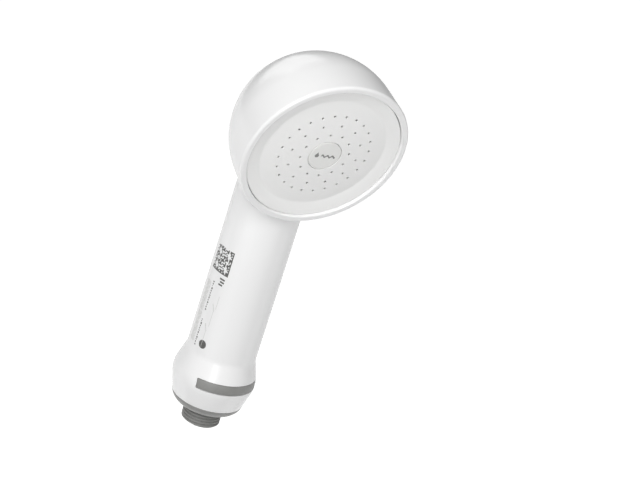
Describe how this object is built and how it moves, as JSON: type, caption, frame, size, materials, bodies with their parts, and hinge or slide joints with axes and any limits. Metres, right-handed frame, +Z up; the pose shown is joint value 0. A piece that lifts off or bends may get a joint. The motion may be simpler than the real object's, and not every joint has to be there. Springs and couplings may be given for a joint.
{
  "type": "handheld shower head",
  "caption": "Handheld filter shower head with a round tilted spray face, wide straight handle, flared tail and threaded inlet with a sprung check valve.",
  "frame": {"origin": "centre of the inlet's open lower end, on the handle's axis", "axes": "+Z up along the handle towards the head; -Y the side that the water leaves from; X across, the object is nearly mirrored about the YZ plane"},
  "size_m": [0.0882, 0.0731, 0.2203],
  "materials": {
    "white_shell": "satin",
    "white_plate": "fine matt",
    "grey_plastic": "satin",
    "badge_plastic": "satin",
    "seal_rubber": "matt",
    "white_insert": "matt",
    "steel_fine": "bright",
    "screw_steel": "bright",
    "clear_tube": "clear",
    "fibre": "matt",
    "resin": "cast",
    "valve_plastic": "smooth",
    "limiter_plastic": "smooth"
  },
  "bodies": {
    "shower": {"head_shell": "white_shell", "handle_tube": "white_shell", "tail_shell": "white_shell", "band_inlay": "grey_plastic", "inlet_cap": "grey_plastic", "spray_face": "white_plate", "face_o_ring": "seal_rubber", "flow_spreader": "white_insert", "badge": "badge_plastic", "centre_screw": "screw_steel", "screw_washer": "seal_rubber", "neck_o_ring": "seal_rubber", "cartridge_head": "white_insert", "cartridge_o_ring": "seal_rubber", "potting_disc": "resin", "fibre_bundle": "fibre", "cartridge_tube": "clear_tube", "cartridge_base": "white_insert", "prefilter_disc": "steel_fine", "tail_o_ring": "seal_rubber", "cap_o_ring": "seal_rubber", "inlet_strainer": "steel_fine", "check_valve_body": "valve_plastic", "valve_o_ring": "seal_rubber", "valve_spring": "steel_fine", "valve_guide": "valve_plastic", "valve_clip": "steel_fine", "flow_limiter": "limiter_plastic", "limiter_ring": "seal_rubber"},
    "check_valve_poppet": {"valve_poppet": "valve_plastic", "poppet_seal": "seal_rubber"}
  },
  "joints": [
    {"name": "valve_lift", "type": "slide", "parent": "shower", "child": "check_valve_poppet", "axis": [0, 0, 1], "range_m": [0, 0.0025], "stiffness_N_per_m": 120, "springref_m": -0.0025, "deforming": ["valve_spring"]}
  ]
}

* _Task goal_
Restate the whole listing exactly, leaving out nothing.

* _Response_
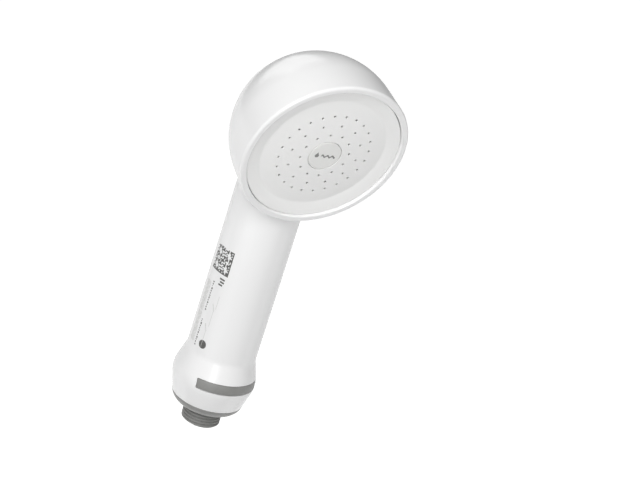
Describe how this object is built and how it moves, as JSON: type, caption, frame, size, materials, bodies with their parts, and hinge or slide joints with axes and any limits. Metres, right-handed frame, +Z up; the pose shown is joint value 0. A piece that lifts off or bends may get a joint. The motion may be simpler than the real object's, and not every joint has to be there. Springs and couplings may be given for a joint.
{
  "type": "handheld shower head",
  "caption": "Handheld filter shower head with a round tilted spray face, wide straight handle, flared tail and threaded inlet with a sprung check valve.",
  "frame": {"origin": "centre of the inlet's open lower end, on the handle's axis", "axes": "+Z up along the handle towards the head; -Y the side that the water leaves from; X across, the object is nearly mirrored about the YZ plane"},
  "size_m": [0.0882, 0.0731, 0.2203],
  "materials": {
    "white_shell": "satin",
    "white_plate": "fine matt",
    "grey_plastic": "satin",
    "badge_plastic": "satin",
    "seal_rubber": "matt",
    "white_insert": "matt",
    "steel_fine": "bright",
    "screw_steel": "bright",
    "clear_tube": "clear",
    "fibre": "matt",
    "resin": "cast",
    "valve_plastic": "smooth",
    "limiter_plastic": "smooth"
  },
  "bodies": {
    "shower": {"head_shell": "white_shell", "handle_tube": "white_shell", "tail_shell": "white_shell", "band_inlay": "grey_plastic", "inlet_cap": "grey_plastic", "spray_face": "white_plate", "face_o_ring": "seal_rubber", "flow_spreader": "white_insert", "badge": "badge_plastic", "centre_screw": "screw_steel", "screw_washer": "seal_rubber", "neck_o_ring": "seal_rubber", "cartridge_head": "white_insert", "cartridge_o_ring": "seal_rubber", "potting_disc": "resin", "fibre_bundle": "fibre", "cartridge_tube": "clear_tube", "cartridge_base": "white_insert", "prefilter_disc": "steel_fine", "tail_o_ring": "seal_rubber", "cap_o_ring": "seal_rubber", "inlet_strainer": "steel_fine", "check_valve_body": "valve_plastic", "valve_o_ring": "seal_rubber", "valve_spring": "steel_fine", "valve_guide": "valve_plastic", "valve_clip": "steel_fine", "flow_limiter": "limiter_plastic", "limiter_ring": "seal_rubber"},
    "check_valve_poppet": {"valve_poppet": "valve_plastic", "poppet_seal": "seal_rubber"}
  },
  "joints": [
    {"name": "valve_lift", "type": "slide", "parent": "shower", "child": "check_valve_poppet", "axis": [0, 0, 1], "range_m": [0, 0.0025], "stiffness_N_per_m": 120, "springref_m": -0.0025, "deforming": ["valve_spring"]}
  ]
}